There are almost a dozen kinds of Pictorico paper available, from photo glossy to canvas, polysik fabric, and card stock. My favorites: the textured papers like canvas and fabric, which can lend a whole new dimension to printed pictures. I highly encourage you to try some Pictorico paper, available at most computer and photography shops.
Q&A: How Slow Is Too Slow?
I sometimes take blurry pictures, and I suspect it's because the shutter speed is too slow and I shake the camera during exposure. What shutter speed is safe to hand-hold a camera?
-- Jackie Duvall, San Francisco, California
It really depends upon the focal length of the lens you're using--longer lenses require more stability than shorter ones. The rule of thumb in traditional photography is that your slowest hand-holdable shutter speed is 1 divided by the focal length, so a 50mm lens should be shot at about 1/60 second or faster. A 500mm lens, on the other hand, will give you the jitters unless you expose it at 1/500 second or faster--it's not easy to hand hold a telephoto lens and get decent results.
Step up to digital photography.

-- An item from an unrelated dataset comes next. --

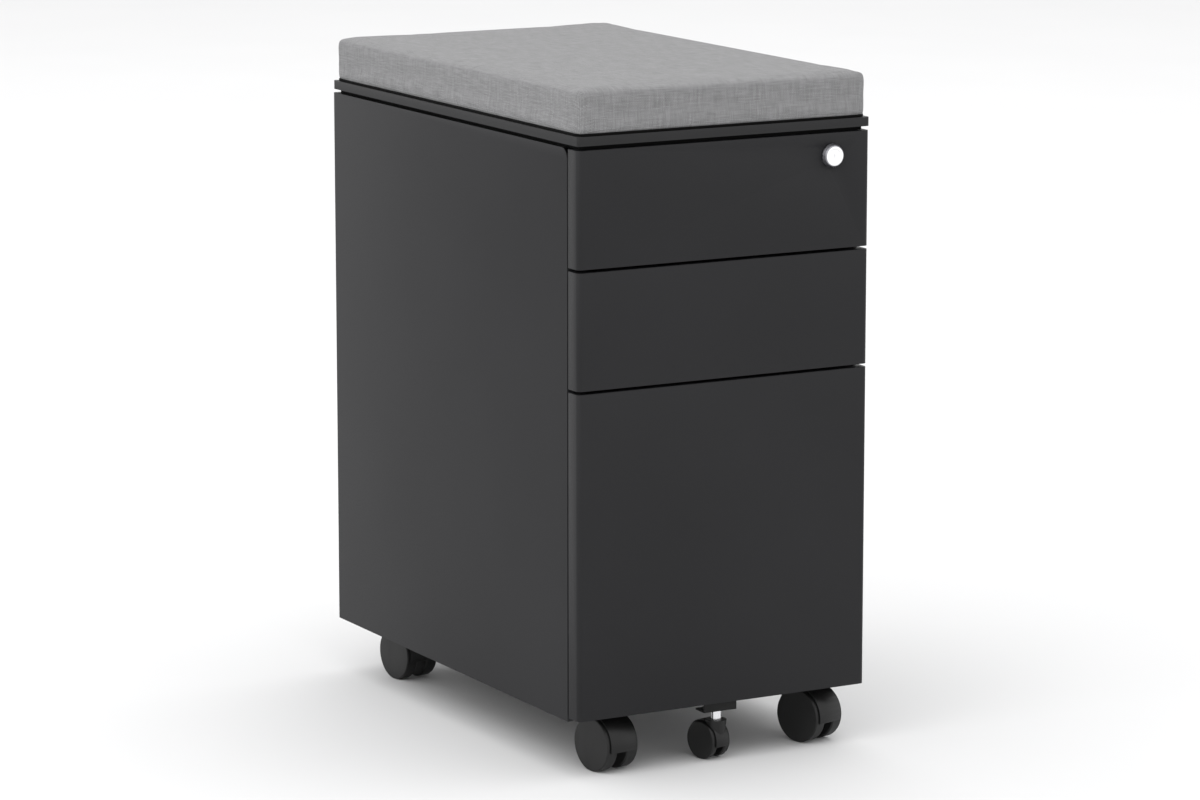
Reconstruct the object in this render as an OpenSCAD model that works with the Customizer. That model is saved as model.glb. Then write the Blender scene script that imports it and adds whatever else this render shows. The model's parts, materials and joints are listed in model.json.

Your digital camera's real focal length is shorter than its 35mm equivalent, so you're shooting at perhaps 20mm instead of 50mm. The rule of thumb still works, but the net effect is that you can hand-hold a digital camera at slower shutter speeds. If you're shooting in very dim light and your shutter speed is a quarter-second or more, though, consider using a tripod.
Send your questions to question@bydavejohnson.com, and please be sure to let me know where you're from.
Hot Pic of the Week
Get published, get famous! Each week, we select our favorite reader-submitted photo based on creativity, originality, and technique. Every month, the best of the weekly winners gets a prize valued at between $10 and $100.
A gentle reminder, folks: We're disqualifying some really wonderful pictures every week because the submissions aren't following the rules. Be sure to include everything we ask for in the e-mail message, including a description of your picture and your complete contact information, or your entry is wasted!
Here's how to enter:
Send us your photograph in JPG format, at a resolution no higher than 640 by 480 pixels, to hotpic@pcworld.com. Entries at higher resolutions will be disqualified immediately. If necessary, use an image editing program to reduce the file size of your image before e-mailing it to us. Include the title of your photo, along with a short description of the photo and how you photographed it. Don't forget to send your name, e-mail address, and postal address. Before entering please read the full description of the contest rules and regs.
This Week's Hot Pic:
Sunset Over Street, by Jason Ryan, Waukesha, Wisconsin
Jason's sunset photo caught my eye because of the dramatic lines of color in the sky. It also made me think of a project that's easy to try with a digital camera but can be a real nightmare with a film camera.
Try this: The next time you see a great sunset like this, set your camera on a tripod and take the picture twice. First, expose it for the sky (as Jason did here); then take the same shot again, exposing the picture to capture the detail in the foreground. Then digitally combine them in an image editor, eliminating the near-silhouette effect you can see here. I'll walk you through this kind of special effect in a future feature.
December's Hot Pic of the Month:
Each month we choose one of our weekly winners to be the Hot Pic of the Month. This month it was a very close call, but we chose the snow-covered landscape of Sister, taken by William Bruce Bach, from Coeur d'Alene, Idaho. William has won a PC World CD-carrying case.